Jones appeared on the CBS news show "60 Minutes" and said that by going to FSU, he's trading gunshots for an education.
FSU President Sandy D'Alemberte and his wife, Patsy Palmer, believe Jones supports Isay's theory.
"He's such an extraordinary young man," Palmer said. "He's already a strong journalist, and he has a strong and important voice."
Getting to this point in Jones's life has been extremely difficult. He has never met his father, and his mother is mentally ill.
Jones said his grandparents, Gus and June Jones, taught him and his two siblings that there is more to life than vacant fields where people are shot every day, drug addicts and murders of children. Jones said he will not feel that he has survived until he's on a plane to Tallahassee. But he is much closer than Newman to getting out of a neighborhood where he regularly hears that another friend, relative or acquaintance has been shot or killed.
For Newman, life was different.
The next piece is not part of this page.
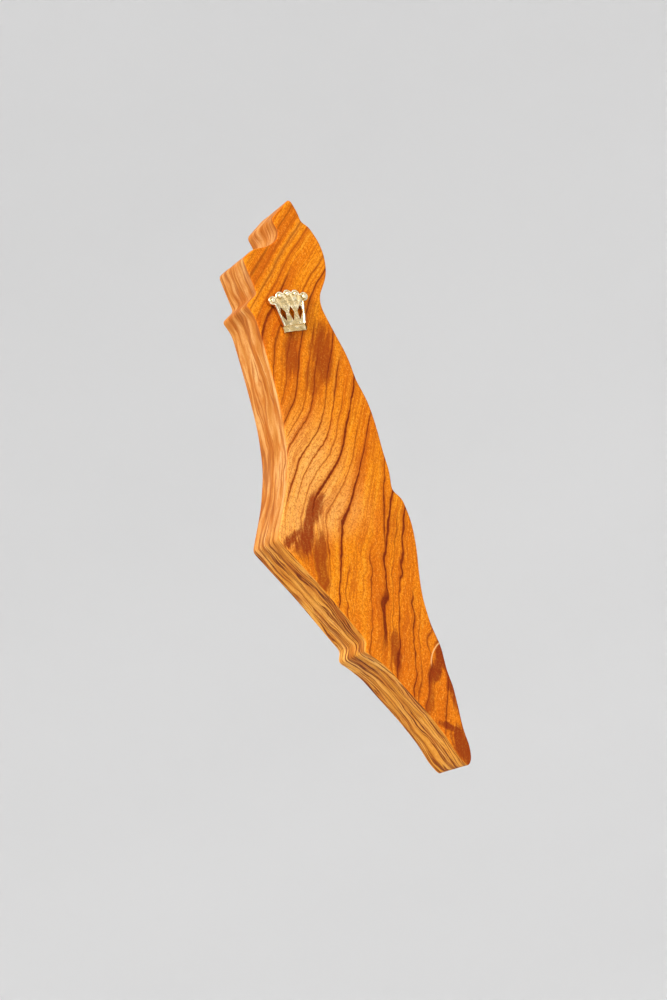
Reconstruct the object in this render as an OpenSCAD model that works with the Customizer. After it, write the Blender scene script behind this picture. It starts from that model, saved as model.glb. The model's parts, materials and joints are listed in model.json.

His mother died from cirrhosis of the liver. His father, Chill, is an alcoholic, so his two sisters, Precious and Sophia, are rearing him. Among the tributes that the two have received is the Peabody award for "Remorse: The 14 Stories of Eric Morse." The radio documentary was based on the death of Eric Morse, a 5-year-old boy, who was first dangled and then dropped out of a 14th-story window in 1994, near the two-story faded red house where Jones grew up.
Jones said he and Newman wanted to do the story because the local media "didn't get in-depth in their story," and he and Newman knew the ones accused of killing Morse.
The youths interviewed Morse's mother and the father of one of the accused, interviews that not even The Chicago Tribune had.
After their first documentary, they followed with another for NPR, at Isay's request.
Jones and Newman wrote a book, "Our America - Life and Death on the South Side of Chicago," published by Simon and Schuster. Recently, Tom Brokaw of NBC sent the two a note: "Someday you'll have my job."
The New York Times, The Chicago Tribune, CNN and others have reported the impressive accomplishments of Jones and Newman. But the two still experience stereotypes of black youths from the ghetto.
"People are solely convinced that I'm in their store to shoplift," Jones said. "I get harassed a lot by police. You know, the usual stuff."
D'Alemberte and Palmer have not stereotyped Jones. They saw an honor student and the captain of the football team. They saw a teen-ager with a promising future.
Although many colleges and universities have tried to recruit Jones, he applied only to FSU, a place that is not too urban and not too rural, but a mixture of both, Jones said.
"I wanted a change of scenery," he said. "I didn't want to go to a city college. I wanted less buildings and more grass and trees."
Through financial aid Jones will enter FSU this fall, and he plans to major in criminology or linguistics. He would also like to be a walk-on player for FSU's football team. But, for the moment, he's concentrating on his book tour.
He continues to speak to kids about survival in the ghetto.
Through the lectures, Jones said, he wants to send a message across the country that kids without his advantages can survive, too.
"In this community people are getting shot, people are getting killed, and you come to expect death," Jones said. "You come to expect failure. But you can be great, and I'm here to show you that."